By this time it was almost noon, the planned meeting time to head out to lunch. I got the troops rallied up and headed down the trail, which led us back to Tatum Hill, those mud holes and the main staging area of the park.
Lunch time found a few rigs heading home, as it was almost 100 degrees out there. The rest of us ran out of the park to Rock City Burgers, a local burger joint that cooks burgers to order and has some of the best onion rings and fried pickles around!
After my Jalapeño Bacon Cheeseburger and pickles, some of us decided to continue wheeling despite the heat. About half of the lunch crowd got smart and beat the heat by heading home. I’d say about 7 rigs headed back to the park and straight to the power lines. There was a trail there that went up on the north side and traversed along the top of a small rise, back to the main road. My goal was to keep giving the beginners some challenging trails, yet conquerable ones. We spent the next hour finding said trail then going up and down it. I went up one trail trying to scout it out and realized half that group wasn’t skilled enough yet. I had to find my way down while the rest of them backed out the entrance I had just gone up.

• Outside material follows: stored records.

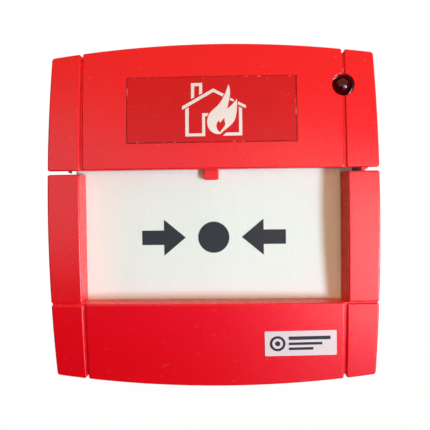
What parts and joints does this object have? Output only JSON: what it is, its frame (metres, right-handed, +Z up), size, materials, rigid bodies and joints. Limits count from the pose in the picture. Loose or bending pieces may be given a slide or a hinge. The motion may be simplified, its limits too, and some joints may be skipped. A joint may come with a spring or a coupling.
{
  "type": "manual call point",
  "caption": "Red indoor manual call point with a white resettable plate in a recessed window, house and flame label, status light and inner switch frame.",
  "frame": {"origin": "centre of the inner frame's rear face, which lies on the wall", "axes": "+Z up, +X to the right seen from the front, -Y out of the wall towards the user"},
  "size_m": [0.089, 0.0271, 0.093],
  "materials": {
    "cover_red": "fine satin moulded ABS, red",
    "label_red": "smooth printed polycarbonate label, dark red",
    "print_white": "screen print, warm white",
    "sticker_white": "glossy paper sticker, white",
    "print_dark": "screen print, dark grey",
    "lens_red": "tinted clear polycarbonate, deep red",
    "element_white": "semi-gloss moulded plastic, white",
    "flag_yellow": "satin moulded plastic, yellow",
    "frame_black": "fine textured moulded nylon, black",
    "spring_steel": "drawn spring wire, bright",
    "board_green": "solder resist on fibreglass board, green",
    "screw_steel": "zinc plated steel, bright",
    "switch_black": "phenolic moulding, black",
    "plunger_red": "satin moulded plastic, red",
    "tinned": "tinned copper, satin",
    "terminal_green": "moulded polyamide, green",
    "brass": "nickel plated brass, satin",
    "resistor_tan": "lacquered resistor body, beige with colour rings",
    "diode_black": "epoxy body, black with a pale end ring",
    "slide_black": "acetal moulding, black",
    "latch_grey": "acetal moulding, grey"
  },
  "bodies": {
    "frame": {"element_springs": "spring_steel", "chassis": "frame_black", "circuit_board": "board_green", "board_screws": "screw_steel", "switch_body": "switch_black", "switch_pins": "tinned", "status_led": "lens_red", "status_led_leads": "tinned", "resistors": "resistor_tan", "diode": "diode_black", "component_leads": "tinned", "terminal_header": "terminal_green", "terminal_pins": "tinned", "terminal_plug": "terminal_green", "terminal_clamps": "brass", "terminal_screws": "screw_steel", "test_slide_spring": "spring_steel", "cover_latch_spring": "spring_steel"},
    "front_cover_assembly": {"front_cover": "cover_red", "symbol_label": "label_red", "house_flame_symbol": "print_white", "maker_label": "sticker_white", "maker_label_mark": "print_dark", "indicator_lens": "lens_red"},
    "element": {"operating_element": "element_white", "element_symbols": "print_dark"},
    "flag": {"alarm_flag": "flag_yellow"},
    "lever": {"switch_lever": "spring_steel"},
    "plunger": {"switch_plunger": "plunger_red"},
    "test_key_slide": {"test_slide": "slide_black"},
    "latch": {"cover_latch": "latch_grey"}
  },
  "joints": [
    {"name": "element_press", "type": "hinge", "parent": "frame", "child": "element", "pos_m": [0, -0.0185, -0.0252], "axis": [-1, 0, 0], "range_deg": [0, 6], "stiffness_Nm_per_rad": 0.08, "deforming": ["element_springs"]},
    {"name": "flag_drop", "type": "slide", "parent": "frame", "child": "flag", "axis": [0, 0, -1], "range_m": [0, 0.006]},
    {"name": "lever_swing", "type": "hinge", "parent": "frame", "child": "lever", "pos_m": [0.008, -0.014, 0.0016], "axis": [1, 0, 0], "range_deg": [0, 10.6]},
    {"name": "plunger_travel", "type": "slide", "parent": "frame", "child": "plunger", "axis": [0, 1, 0], "range_m": [0, 0.0006]},
    {"name": "cover_swing", "type": "hinge", "parent": "frame", "child": "front_cover_assembly", "pos_m": [0, -0.0024, 0.041], "axis": [-1, 0, 0], "range_deg": [0, 30]},
    {"name": "test_key_lift", "type": "slide", "parent": "frame", "child": "test_key_slide", "axis": [0, 0, 1], "range_m": [0, 0.003], "stiffness_N_per_m": 150, "deforming": ["test_slide_spring"]},
    {"name": "latch_lift", "type": "slide", "parent": "frame", "child": "latch", "axis": [0, 0, 1], "range_m": [0, 0.0018], "stiffness_N_per_m": 150, "deforming": ["cover_latch_spring"]}
  ],
  "couplings": [
    {"joint": "flag_drop", "follows": "element_press", "m_per_rad": 0.0572},
    {"joint": "lever_swing", "follows": "element_press", "ratio": 1.76},
    {"joint": "plunger_travel", "follows": "element_press", "m_per_rad": 0.0057}
  ]
}
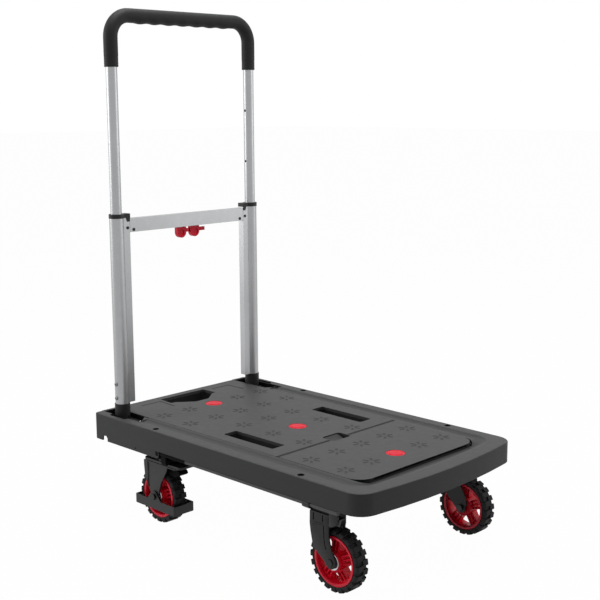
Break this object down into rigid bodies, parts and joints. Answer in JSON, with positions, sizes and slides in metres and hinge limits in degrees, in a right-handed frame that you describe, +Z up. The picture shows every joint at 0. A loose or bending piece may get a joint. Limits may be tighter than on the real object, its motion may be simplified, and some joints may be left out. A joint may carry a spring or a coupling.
{
  "type": "folding platform cart",
  "caption": "Folding platform cart with a moulded deck, storage lid, telescoping fold-down handle, fold-away casters and red spoked wheels.",
  "frame": {"origin": "on the floor under the middle of the deck", "axes": "+X to the front of the deck, away from the handle; +Y across the deck; +Z up"},
  "size_m": [0.835, 0.486, 1.1227],
  "materials": {
    "deck_plastic": "moulded polypropylene, fine matte grain",
    "lid_plastic": "moulded polypropylene, fine matte grain",
    "cap_plastic": "satin moulded plastic",
    "rim_plastic": "satin moulded nylon",
    "pull_plastic": "satin moulded plastic",
    "foot_plastic": "moulded nylon, matte",
    "collar_plastic": "moulded nylon, matte",
    "fork_plastic": "black satin sheet-look moulding",
    "release_bar_plastic": "matte grey-black",
    "post_aluminium": "anodised extrusion, satin",
    "tube_aluminium": "anodised tube, satin",
    "grip_rubber": "matte soft grip",
    "tyre_rubber": "matte solid rubber",
    "caster_steel": "black powder coat",
    "brake_steel": "black powder coat",
    "bolt_steel": "black oxide",
    "zinc_steel": "zinc plated"
  },
  "bodies": {
    "deck_body": {"deck": "deck_plastic", "deck_panel": "deck_plastic", "storage_tray": "deck_plastic", "handle_socket_beam": "caster_steel", "lid_hinge_pin": "zinc_steel", "panel_cap_rear": "cap_plastic", "panel_cap_middle": "cap_plastic", "handle_pivot_pin_left": "zinc_steel", "caster_bracket_front_left": "caster_steel", "caster_hinge_pin_front_left": "zinc_steel", "caster_bracket_rear_left": "caster_steel", "caster_hinge_pin_rear_left": "zinc_steel", "handle_pivot_pin_right": "zinc_steel", "caster_bracket_front_right": "caster_steel", "caster_hinge_pin_front_right": "zinc_steel", "caster_bracket_rear_right": "caster_steel", "caster_hinge_pin_rear_right": "zinc_steel"},
    "lid": {"storage_lid": "lid_plastic", "panel_cap_front": "cap_plastic"},
    "handle_lower": {"handle_foot_left": "foot_plastic", "handle_foot_right": "foot_plastic", "lower_post_left": "post_aluminium", "lower_post_right": "post_aluminium", "post_collar_left": "collar_plastic", "post_collar_right": "collar_plastic", "crossbar": "post_aluminium"},
    "handle_upper": {"upper_handle_tube": "tube_aluminium", "handle_grip": "grip_rubber"},
    "pull_left": {"finger_pull_left": "pull_plastic", "lock_rod_left": "zinc_steel"},
    "release_left": {"release_bar_left": "release_bar_plastic"},
    "front_caster_left": {"front_fork_left": "fork_plastic", "axle_front_left": "bolt_steel"},
    "front_wheel_left": {"tyre_front_left": "tyre_rubber", "rim_front_left": "rim_plastic", "bearing_front_left": "zinc_steel"},
    "rear_plate_left": {"fold_plate_rear_left": "caster_steel", "swivel_race_rear_left": "caster_steel"},
    "rear_swivel_left": {"swivel_fork_rear_left": "caster_steel", "axle_rear_left": "bolt_steel"},
    "rear_wheel_left": {"tyre_rear_left": "tyre_rubber", "rim_rear_left": "rim_plastic", "bearing_rear_left": "zinc_steel"},
    "brake_left": {"brake_frame_rear_left": "brake_steel"},
    "pull_right": {"finger_pull_right": "pull_plastic", "lock_rod_right": "zinc_steel"},
    "release_right": {"release_bar_right": "release_bar_plastic"},
    "front_caster_right": {"front_fork_right": "fork_plastic", "axle_front_right": "bolt_steel"},
    "front_wheel_right": {"tyre_front_right": "tyre_rubber", "rim_front_right": "rim_plastic", "bearing_front_right": "zinc_steel"},
    "rear_plate_right": {"fold_plate_rear_right": "caster_steel", "swivel_race_rear_right": "caster_steel"},
    "rear_swivel_right": {"swivel_fork_rear_right": "caster_steel", "axle_rear_right": "bolt_steel"},
    "rear_wheel_right": {"tyre_rear_right": "tyre_rubber", "rim_rear_right": "rim_plastic", "bearing_rear_right": "zinc_steel"},
    "brake_right": {"brake_frame_rear_right": "brake_steel"}
  },
  "joints": [
    {"name": "handle_fold", "type": "hinge", "parent": "deck_body", "child": "handle_lower", "pos_m": [-0.326, 0, 0.1985], "axis": [0, 1, 0], "range_deg": [0, 90]},
    {"name": "handle_telescope", "type": "slide", "parent": "handle_lower", "child": "handle_upper", "axis": [0, 0, -1], "range_m": [0, 0.244]},
    {"name": "lid_hinge", "type": "hinge", "parent": "deck_body", "child": "lid", "pos_m": [0.3425, 0, 0.2145], "axis": [0, -1, 0], "range_deg": [-100, 0]},
    {"name": "finger_pull_left", "type": "slide", "parent": "handle_lower", "child": "pull_left", "axis": [0, 1, 0], "range_m": [0, 0.006], "stiffness_N_per_m": 500},
    {"name": "release_bar_left", "type": "hinge", "parent": "deck_body", "child": "release_left", "pos_m": [0, -0.237, 0.1704], "axis": [-1, 0, 0], "range_deg": [0, 25], "stiffness_Nm_per_rad": 1.2},
    {"name": "front_caster_fold_left", "type": "hinge", "parent": "deck_body", "child": "front_caster_left", "pos_m": [0.286, -0.172, 0.1535], "axis": [1, 0, 0], "range_deg": [0, 90]},
    {"name": "front_wheel_spin_left", "type": "hinge", "parent": "front_caster_left", "child": "front_wheel_left", "pos_m": [0.3095, -0.2035, 0.0625], "axis": [0, 1, 0], "continuous": true},
    {"name": "rear_caster_fold_left", "type": "hinge", "parent": "deck_body", "child": "rear_plate_left", "pos_m": [-0.206, -0.172, 0.1535], "axis": [1, 0, 0], "range_deg": [0, 90]},
    {"name": "rear_caster_swivel_left", "type": "hinge", "parent": "rear_plate_left", "child": "rear_swivel_left", "pos_m": [-0.2, -0.2035, 0.14], "axis": [0, 0, 1], "continuous": true},
    {"name": "rear_wheel_spin_left", "type": "hinge", "parent": "rear_swivel_left", "child": "rear_wheel_left", "pos_m": [-0.2195, -0.2035, 0.0625], "axis": [0, 1, 0], "continuous": true},
    {"name": "wheel_brake_left", "type": "hinge", "parent": "rear_swivel_left", "child": "brake_left", "pos_m": [-0.2195, -0.2035, 0.0625], "axis": [0, 1, 0], "range_deg": [0, 12]},
    {"name": "finger_pull_right", "type": "slide", "parent": "handle_lower", "child": "pull_right", "axis": [0, -1, 0], "range_m": [0, 0.006], "stiffness_N_per_m": 500},
    {"name": "release_bar_right", "type": "hinge", "parent": "deck_body", "child": "release_right", "pos_m": [0, 0.237, 0.1704], "axis": [1, 0, 0], "range_deg": [0, 25], "stiffness_Nm_per_rad": 1.2},
    {"name": "front_caster_fold_right", "type": "hinge", "parent": "deck_body", "child": "front_caster_right", "pos_m": [0.286, 0.172, 0.1535], "axis": [-1, 0, 0], "range_deg": [0, 90]},
    {"name": "front_wheel_spin_right", "type": "hinge", "parent": "front_caster_right", "child": "front_wheel_right", "pos_m": [0.3095, 0.2035, 0.0625], "axis": [0, 1, 0], "continuous": true},
    {"name": "rear_caster_fold_right", "type": "hinge", "parent": "deck_body", "child": "rear_plate_right", "pos_m": [-0.206, 0.172, 0.1535], "axis": [-1, 0, 0], "range_deg": [0, 90]},
    {"name": "rear_caster_swivel_right", "type": "hinge", "parent": "rear_plate_right", "child": "rear_swivel_right", "pos_m": [-0.2, 0.2035, 0.14], "axis": [0, 0, 1], "continuous": true},
    {"name": "rear_wheel_spin_right", "type": "hinge", "parent": "rear_swivel_right", "child": "rear_wheel_right", "pos_m": [-0.2195, 0.2035, 0.0625], "axis": [0, 1, 0], "continuous": true},
    {"name": "wheel_brake_right", "type": "hinge", "parent": "rear_swivel_right", "child": "brake_right", "pos_m": [-0.2195, 0.2035, 0.0625], "axis": [0, 1, 0], "range_deg": [0, 12]}
  ]
}
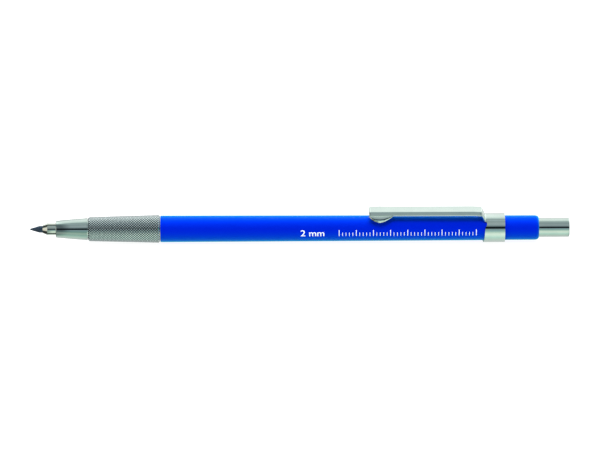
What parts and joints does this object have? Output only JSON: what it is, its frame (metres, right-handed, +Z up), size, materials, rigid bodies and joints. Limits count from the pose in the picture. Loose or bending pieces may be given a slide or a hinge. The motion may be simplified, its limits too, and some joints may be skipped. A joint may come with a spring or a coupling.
{
  "type": "lead holder",
  "caption": "Clutch pencil for 2 mm drafting lead: plastic barrel, knurled metal grip, pocket clip, spring-loaded jaws and a push button with a lead pointer inside.",
  "frame": {"origin": "centre of the length, on the ground plane under the clip band, which is the lowest part when the clip points straight up", "axes": "+X along the holder from the writing tip to the push button, +Z up through the pocket clip, +Y to the left seen from the button"},
  "size_m": [0.1576, 0.0086, 0.011],
  "materials": {
    "blue_plastic": "glossy moulded plastic",
    "chrome": "bright chrome plating",
    "jaw_chrome": "chrome plating over brass, worn at the front",
    "satin_chrome": "chrome plating over a rolled knurl",
    "brass": "turned brass",
    "steel": "drawn steel tube and blades",
    "spring_steel": "spring wire",
    "black_plastic": "moulded plastic",
    "graphite": "fired graphite and clay"
  },
  "bodies": {
    "barrel": {"barrel": "blue_plastic", "connecting_sleeve": "brass", "knurled_grip": "satin_chrome", "nose_cone": "chrome", "guide_ring": "brass", "clip_band": "chrome"},
    "clip": {"clip_arm": "chrome"},
    "clutch": {"lead_tube": "steel", "clutch_hub": "brass", "spring_collar": "brass", "button_socket": "black_plastic", "return_spring": "spring_steel"},
    "jaw_1": {"jaw_1": "jaw_chrome"},
    "jaw_2": {"jaw_2": "jaw_chrome"},
    "jaw_3": {"jaw_3": "jaw_chrome"},
    "jaw_4": {"jaw_4": "jaw_chrome"},
    "lead": {"lead": "graphite"},
    "button": {"push_button": "chrome", "pointer_plug": "black_plastic", "pointer_blade_1": "steel", "pointer_blade_2": "steel"}
  },
  "joints": [
    {"name": "press", "type": "slide", "parent": "barrel", "child": "clutch", "axis": [-1, 0, 0], "range_m": [0, 0.004], "stiffness_N_per_m": 1200, "springref_m": -0.002, "deforming": ["return_spring"]},
    {"name": "jaw_1_open", "type": "hinge", "parent": "clutch", "child": "jaw_1", "pos_m": [-0.0649, 0.00072, 0.00527], "axis": [0, 0.8165, -0.5773], "range_deg": [0, 3.5]},
    {"name": "jaw_2_open", "type": "hinge", "parent": "clutch", "child": "jaw_2", "pos_m": [-0.0649, -0.00102, 0.00497], "axis": [0, 0.5773, 0.8165], "range_deg": [0, 3.5]},
    {"name": "jaw_3_open", "type": "hinge", "parent": "clutch", "child": "jaw_3", "pos_m": [-0.0649, -0.00072, 0.00323], "axis": [0, -0.8165, 0.5773], "range_deg": [0, 3.5]},
    {"name": "jaw_4_open", "type": "hinge", "parent": "clutch", "child": "jaw_4", "pos_m": [-0.0649, 0.00102, 0.00353], "axis": [0, -0.5773, -0.8165], "range_deg": [0, 3.5]},
    {"name": "lead_feed", "type": "slide", "parent": "clutch", "child": "lead", "axis": [-1, 0, 0], "range_m": [-0.005, 0.03]},
    {"name": "button_pull_off", "type": "slide", "parent": "clutch", "child": "button", "axis": [1, 0, 0], "range_m": [0, 0.02]},
    {"name": "clip_flex", "type": "hinge", "parent": "barrel", "child": "clip", "pos_m": [0.0542, 0, 0.00795], "axis": [0, 1, 0], "range_deg": [0, 4], "stiffness_Nm_per_rad": 1.4, "springref_deg": -0.57}
  ],
  "couplings": [
    {"joint": "jaw_1_open", "follows": "press", "rad_per_m": 14.835},
    {"joint": "jaw_2_open", "follows": "press", "rad_per_m": 14.835},
    {"joint": "jaw_3_open", "follows": "press", "rad_per_m": 14.835},
    {"joint": "jaw_4_open", "follows": "press", "rad_per_m": 14.835}
  ]
}
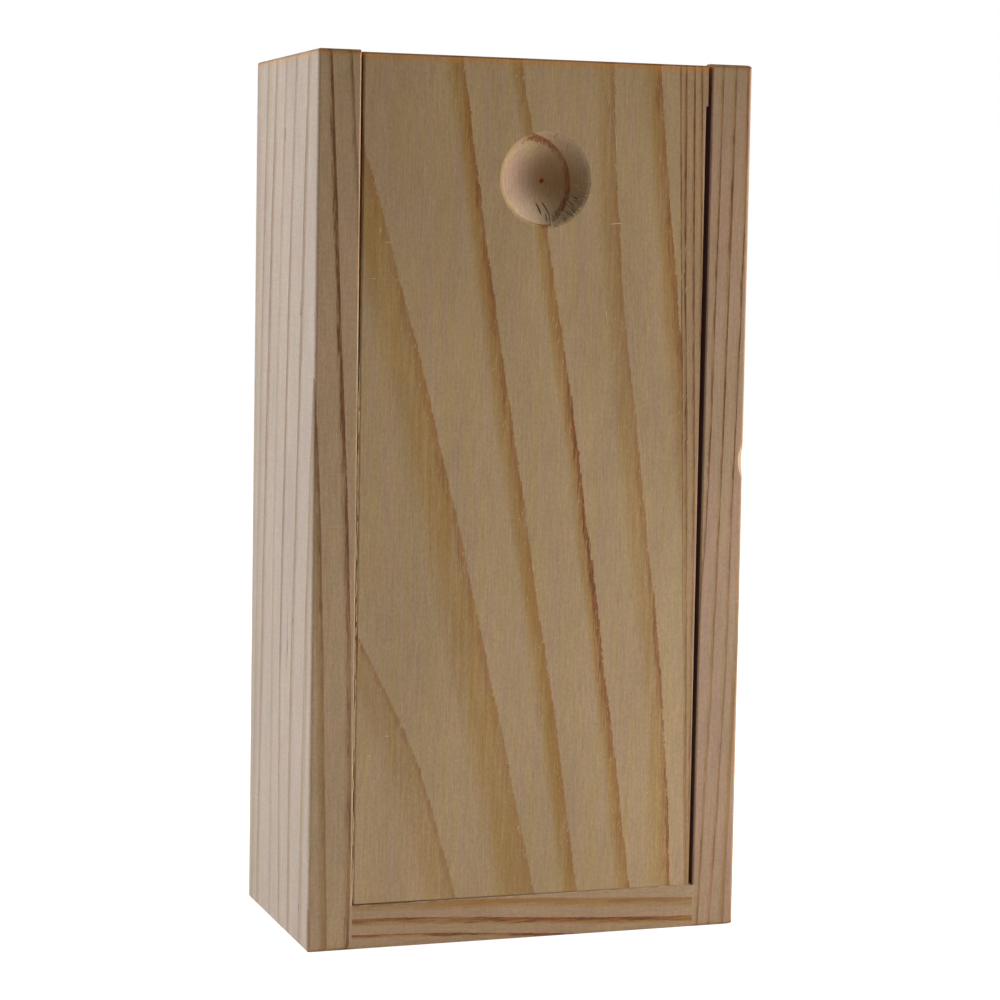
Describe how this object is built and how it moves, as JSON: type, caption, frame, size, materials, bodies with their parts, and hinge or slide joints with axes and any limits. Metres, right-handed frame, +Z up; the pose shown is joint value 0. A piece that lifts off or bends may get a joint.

One trail over was the one I was looking for, so the rest of us climbed up it and back down the other side, about 100 yards of rocks and ruts.
We noticed rain clouds and squalls in the distance and decided it might be a good time to get to the entrance of the park and air up. To be honest, I was hot, tired and damn near getting heat stroke, even though I was drinking tons of water.
We had a great day and hopefully the group will come back out to wheel again… when it’s not 100+ degrees!
The next weekend found me in the Texas Hill Country relaxing on a porch, watching the sunsets with a Martini in one hand and a cigar in the other.